Hellobore wrote
I am not sure how he squares the hole if he co-sponsored inclusion of males into female sports? I shall have to look at the timing. I wonder if he has seen the evidence since. Or whether he genuinely believes that interventions with puberty blockers etc will permanently remove advantage or some other intervention is how he thinks the two are not mutually exclusive regarding sports?
And surely it would be a foolish member of congress / parliament to co-sponsor a bill that you were not fully aware of the implications of and fully supportive of when it first was tabled?
As a politician he SHOULD have done due diligence. Yes.
However, how many people who have 'come to the dark side', gone through a similar journey of just not thinking it through. I do think a lot of the negatives, particularly about child transition, have willfully been suppressed or simply been unresearched and considered even by professional so it leaves the general public and politicians who don't have the benefit of much of the relevant specialist knowledge at a disadvantage.
This is why no debate and a more general failure to do proper public consultation with all vested interest groups is so problematic. Is it fair to hold a singular politician who wont, on his own, have had the ability to get that kind of consultation done to an impossible standard.
He is now responding to, in effect, to a public consultation. That should be valued.
We have to assume that everyone comes from a place of wanting to do the right thing. As long as thats your basis, when you realise that youve made an error others should allow you to speak out and explain yourself and be willing to give the benefit of the doubt.
If we don't value his about face we fall into 'the purity test trap' ourselves. We need to allow people to take the political fire escape as the only other place left for them to go is to resign completely and then have no influence at all or to double down. He will need support not to just fold, like so many idiot celebrities have, and to stick to his guns.
Neither of those two options serves the ultimate interests of the most vulnerable in our society.
Thats the acid test for me - whether he sticks to this or whether he eventually issues a totally lame public apology to sell his daughters out and 'save his career'.
And I've got to be honest, I don't think its necessarily the worst move for a politician at this point. It may well be jumping ship before the ship goes down with the bigger idiots on it. It could place him well for the future. The writing is on the wall here - the insurance companies are already factoring this.
I think you might be foolish to automatically bet against it at this point.
Context: Trump (RFK) firmly has his eyes on looking at the power of Big Pharma. That may well have long term implications - not necessarily in negative terms. I think looking at things from this side of the pond we can see the US has a much bigger issue with unethical practices in health care and advertising which aren't necessarily actually healthy - this ISN'T about vaccines. See Ben Goldacre and Margaret McCartney for further reading on this. They provide really valid and necessary criticism of the industry and the creation of the 'worried well' for commerical and self sustaining reasons rather than the overall well being of the public.

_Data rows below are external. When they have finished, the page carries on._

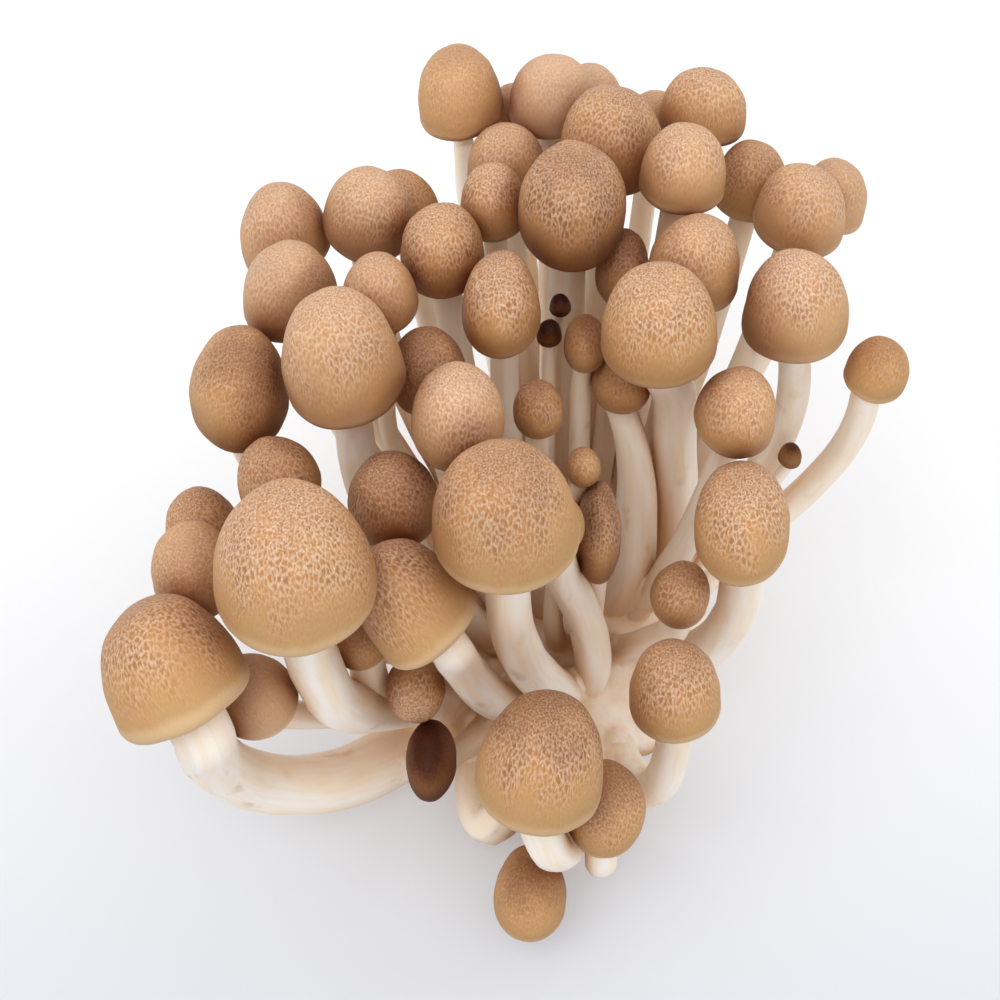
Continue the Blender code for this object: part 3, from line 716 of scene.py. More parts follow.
def cap_skin(look):
    """Velvety skin: a brown crown, a tan margin and a fine broken net of pale lines."""
    made, tree, shader = new_material("cap_skin", look.roughness, 0.22)
    place, _ = from_mesh(tree, "marbling")
    _, (reach, shade, strength) = from_mesh(tree, "cap_tone")
    _, (low, under, _) = from_mesh(tree, "cap_light")
    patchy = cloud(tree, place, 0.2, 2.0)
    fine = cloud(tree, place, 2.8, 3.0)
    ragged = maths(tree, "ADD", reach, maths(tree, "MULTIPLY", maths(
        tree, "SUBTRACT", patchy, 0.5), 0.7))

    # A net of pale broken lines round darker cells, finer over the crown
    loose = wandered(tree, wandered(tree, place, 0.5, 0.8), 2.8, look.cell * 0.6)
    edge = cell_edges(tree, loose, 1.0 / look.cell)
    wide = eased(tree, cloud(tree, place, 0.9), 0.3, 0.7, 0.6, 1.8)
    net = eased(tree, edge, 0.0, maths(tree, "MULTIPLY", wide, look.net_width), 1.0, 0.0)
    middles = eased(tree, edge, 0.04, 0.4)
    small = cell_edges(tree, wandered(tree, place, 3.0, 0.25), 1.8 / look.cell)
    small_net = eased(tree, small, 0.0, 0.36, 1.0, 0.0)
    crowned = eased(tree, ragged, 0.05, 0.6, 0.8, 0.15)
    net = blended_value(tree, crowned, net, small_net)
    net = maths(tree, "MULTIPLY", net, eased(tree, fine, 0.35, 0.6, 0.3, 1.0))
    faded = eased(tree, ragged, 0.42, 0.92, 1.0, 0.0)
    share = maths(tree, "MULTIPLY", maths(tree, "MULTIPLY", net, faded), strength)
    dark = maths(tree, "MULTIPLY", maths(tree, "MULTIPLY", middles, faded), strength)

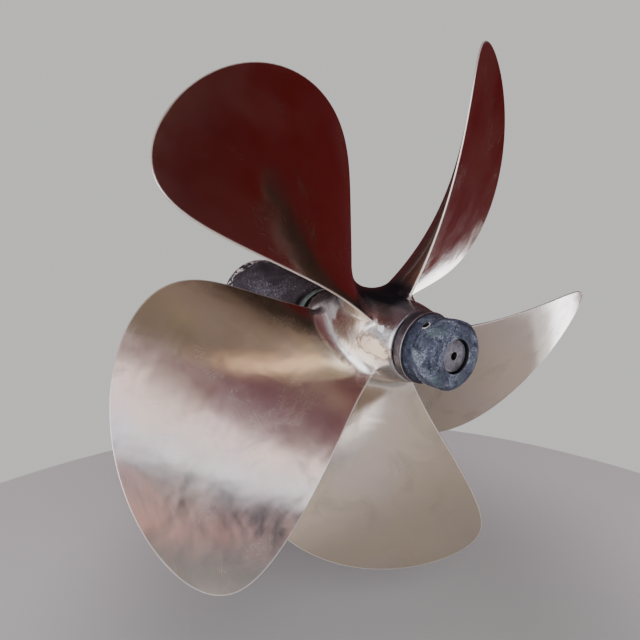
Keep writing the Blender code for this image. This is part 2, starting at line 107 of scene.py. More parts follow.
class NodeTree:
    """A node tree, with short ways to add the nodes that the finishes and the surroundings share."""

    def __init__(self, tree: bpy.types.NodeTree) -> None:
        """Keeps the material's or the world's tree that the nodes go into."""
        self.tree = tree

    def node(self, kind: str, **settings: object) -> bpy.types.Node:
        """Adds a node and sets its options.

        Args:
            kind: the node's type name.
            settings: options and their values.

        Returns:
            The node.
        """
        made = self.tree.nodes.new(kind)
        for option, value in settings.items():
            setattr(made, option, value)
        return made

    def feed(self, socket: Socket, value: object) -> None:
        """Links a socket to another one, or sets its value.

        Args:
            socket: the input to feed.
            value: an output socket, a number or a tuple.
        """
        if isinstance(value, Socket):
            self.tree.links.new(value, socket)
        else:
            socket.default_value = value

    def mapped(
        self,
        vector: Socket,
        move: Sequence[float] = (0.0, 0.0, 0.0),
        turn: Sequence[float] = (0.0, 0.0, 0.0),
        scale: Sequence[float] = (1.0, 1.0, 1.0),
    ) -> Socket:
        """Moves, turns and scales a pattern's coordinates.

        Args:
            vector: the coordinates.
            move: added after the scaling.
            turn: rotation in radians.
            scale: factor on each axis.

        Returns:
            The changed coordinates.
        """
        made = self.node("ShaderNodeMapping")
        self.feed(made.inputs["Vector"], vector)
        made.inputs["Location"].default_value = move
        made.inputs["Rotation"].default_value = turn
        made.inputs["Scale"].default_value = scale
        return made.outputs["Vector"]

    def noise(
        self,
        vector: Socket,
        scale: float,
        detail: float = 3.0,
        roughness: float = 0.5,
        distortion: float = 0.0,
    ) -> Socket:
        """Cloudy noise between 0 and 1.

        Args:
            vector: the coordinates.
            scale: lumps for each metre.
            detail: octaves.
            roughness: weight of the finer octaves.
            distortion: how far it is twisted.

        Returns:
            The value's socket.
        """
        made = self.node("ShaderNodeTexNoise")
        self.feed(made.inputs["Vector"], vector)
        made.inputs["Scale"].default_value = scale
        made.inputs["Detail"].default_value = detail
        made.inputs["Roughness"].default_value = roughness
        made.inputs["Distortion"].default_value = distortion
        return made.outputs["Fac"]

    def cells(self, vector: Socket, scale: float) -> Socket:
        """Distance from the points of a random scatter.

        Args:
            vector: the coordinates.
            scale: cells for each metre.

        Returns:
            The distance's socket.
        """
        made = self.node("ShaderNodeTexVoronoi")
        self.feed(made.inputs["Vector"], vector)
        made.inputs["Scale"].default_value = scale
        return made.outputs["Distance"]

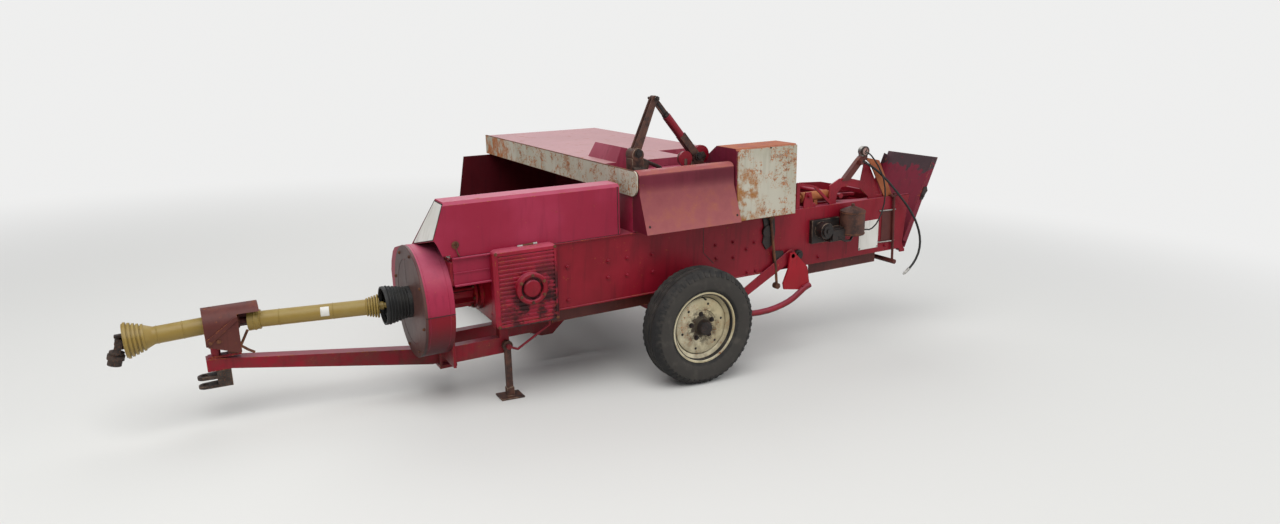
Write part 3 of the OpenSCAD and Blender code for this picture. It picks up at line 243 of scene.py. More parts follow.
def worn_metal(name, dark, light, metallic=0.0, rough=(0.45, 0.8), stain=0.0):
    """Bare or oiled metal: the eye gets dark and light patches, rust specks, rubbed edges and a broken shine.
    """
    material, add = blank_material(name)
    here = add(PLACE)
    patches = add(NOISE, here, cells(60), 5, 0.65)
    grain = add(NOISE, here, cells(6), 5, 0.6)
    colour = add(MIX, add(RAMP, patches, 0.35, 0.65), dark, light)
    colour = add(MIX, add(TIMES, add(RAMP, grain, 0.5, 0.7), stain), colour, "#8A5230")
    colour = add(MIX, add(TIMES, add(WORN), add(RAMP, patches, 0.4, 0.6)), colour, "#8F7A66")
    roughness = add("ShaderNodeMapRange", inputs={"Value": patches, "From Min": 0.3, "From Max": 0.7,
                                                  "To Min": rough[0], "To Max": rough[1]})
    close_material(add, Base_Color=colour, Roughness=roughness, Metallic=metallic,
                   Normal=add(BUMP, 0.5, 0.8 * MM, grain))
    return material


def moulded(name, base, dusty, rough, grain_size, dust, side=0.0):
    """Rubber or plastic from a mould: dusty where it faces up, and paler on a tyre's side walls."""
    material, add = blank_material(name)
    here, facing = add(PLACE), add(FACING)
    patches = add(NOISE, here, cells(70), 6, 0.65)
    grain = add(NOISE, here, cells(grain_size), 4, 0.6)
    lying = add(TIMES, add(RAMP, add(UPWARD, facing), -0.2, 0.9), add(RAMP, patches, 0.35, 0.6))
    shade = add(PLUS, add(TIMES, lying, dust), add(TIMES, add(RAMP, patches, 0.5, 0.75), dust))
    if side:
        across = add("ShaderNodeSeparateXYZ", inputs={0: facing}, out=1)
        shade = add(PLUS, shade, add(TIMES, add(RAMP, add(TIMES, across, across), 0.6, 0.9), side))
    roughness = add("ShaderNodeMapRange", inputs={"Value": shade, "To Min": rough,
                                                  "To Max": min(0.95, rough + 0.3)})
    close_material(add, Base_Color=add(MIX, shade, base, dusty), Roughness=roughness,
                   Normal=add(BUMP, 0.4, 0.5 * MM, grain))
    return material


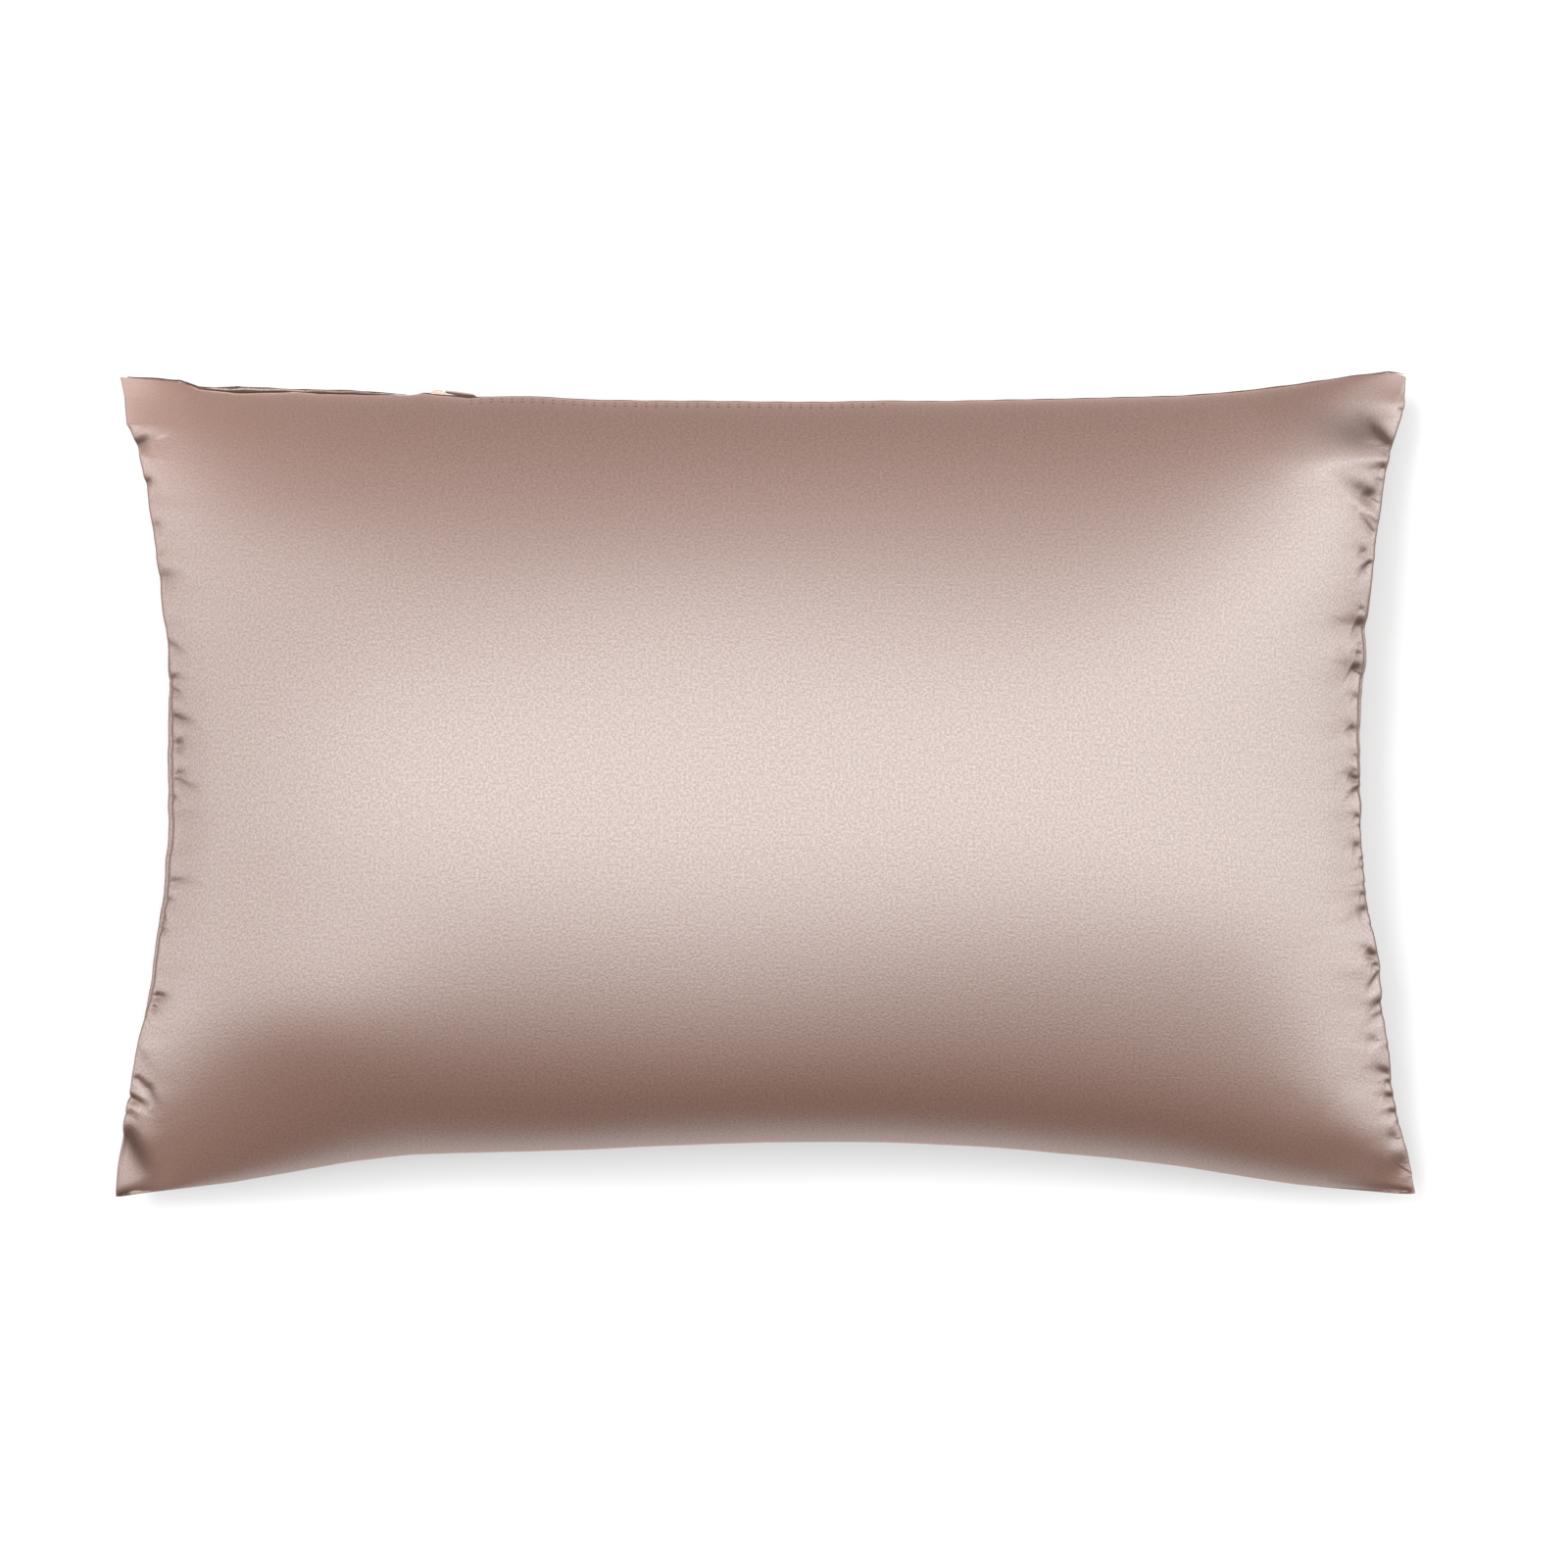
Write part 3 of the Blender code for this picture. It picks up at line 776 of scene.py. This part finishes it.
def cut_cloth(case):
    """The two flat cloths, back below front, as a grid that is finer where it gathers."""
    sizes = case.sizes
    bm = bmesh.new()
    bmesh.ops.create_grid(
        bm,
        x_segments=round(sizes.cut_length / sizes.cell),
        y_segments=round(sizes.cut_width / sizes.cell),
        size=0.5,
        matrix=Matrix.Diagonal((sizes.cut_length, sizes.cut_width, 1, 1)),
    )
    refine(bm, case, sizes.cell, FINEST_OF_BOTH)
    raised = bmesh.ops.extrude_face_region(bm, geom=bm.faces[:])["geom"]
    for vert in raised:
        if isinstance(vert, bmesh.types.BMVert):
            vert.co.z = 1.0
    refine(bm, case, FINEST_OF_BOTH, FINEST_OF_FRONT)
    bmesh.ops.triangulate(bm, faces=[face for face in bm.faces if len(face.verts) > 4])
    bmesh.ops.recalc_face_normals(bm, faces=bm.faces[:])
    return bm


def refine(bm, case, cell, finest):
    """Splits the cloth's cells, the front's only once it is raised, down to the finest."""
    while cell > finest * CELL_SLACK:
        top = max(vert.co.z for vert in bm.verts)
        edges = [e for e in bm.edges if min(e.verts[0].co.z, e.verts[1].co.z) == top]
        middles = np.array([(e.verts[0].co + e.verts[1].co) / 2 for e in edges])
        wanted = cell_size(case, middles)
        coarse = [
            edge for edge, size in zip(edges, wanted)
            if size < cell * LONG_EDGE < edge.calc_length()
        ]
        bmesh.ops.subdivide_edges(bm, edges=coarse, cuts=1, use_grid_fill=True)
        cell /= 2


def read_vectors(mesh, what):
    """The places or the normals of a mesh's points, one row each."""
    values = np.empty(len(mesh.vertices) * 3, dtype=np.float32)
    mesh.vertices.foreach_get(what, values)
    return values.reshape(-1, 3)


def place_points(mesh, points):
    """Moves a mesh's points to these places."""
    mesh.vertices.foreach_set("co", points.astype(np.float32).ravel())
    mesh.update()


def side_shade(case, flat, side, distance, width, darkness):
    """How much shade is painted on a band of the cloth beside one side."""
    off = (case.from_seams(flat)[side] - distance) / width
    return darkness * np.exp(-(off**2))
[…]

I DON'T think this is necessarily exactly how Trump or RFK see things (Goldacre and McCartney are extremely nuauced and balanced), but I do think some of fair concerns raised may surface properly as they should, maybe only as an unintended consequence, because it is an area that DOES merit greater oversight. The US has ALREADY had a massive social issue resulting from over medicalisation; The Opiod Crisis which led so many from prescription drugs to full on drug abuse, crime, homelessness and death. This scandal is a background we can't fully put to one side whilst we are talking about medicalisation of kids.
Resistance to covid vaccines and vaccines generally in the US needs to be seen through this lack of trust in health care providers and subsequent social crisis - we just don't get this here because we haven't had this collaspe in trust in the UK.
I am expecting major shifts in this field and public thinking under Trump - some of it won't be good but I also think in the US there is a real case that someone looking into it, is long overdue too. How that will ultimately play out, I'm not sure; it could well be a total disaster but also theres much to say SOMETHING is needed. RFK and Trump most certainly would be some of my last choices to lead this, BUT I'm fairly confident we are going to see quite a lot come out in the wash too... We know theres been lots of research thats been actively suppressed and how this can distort research and broader reviews (Both Goldacre and McCartney talk about this in their books which were published some years ago now - its not a remotely a Trumpian or even new concept).
I disgress somewhat with this, but we now have to think about the future USA diverging from the status quo of thinking and looking at things in different ways which may or may not work, rather than just doing things the way they've always been done (This is Musk's ethos too so look out for it in multiple areas).
I don't necessarily agree with any of them nor their approach on how they do this - my overall point is that there have been many failures of due diligence by many many politicians on both sides of the house, that have come to a head and ultimately have resulted in Trump being elected.
I don't think we hang someone out to dry for coming to the conclusion that there is a real unaddressed problem that he didn't see before.
(Yep I know I'm rambling somewhat at this point so I'll park it there).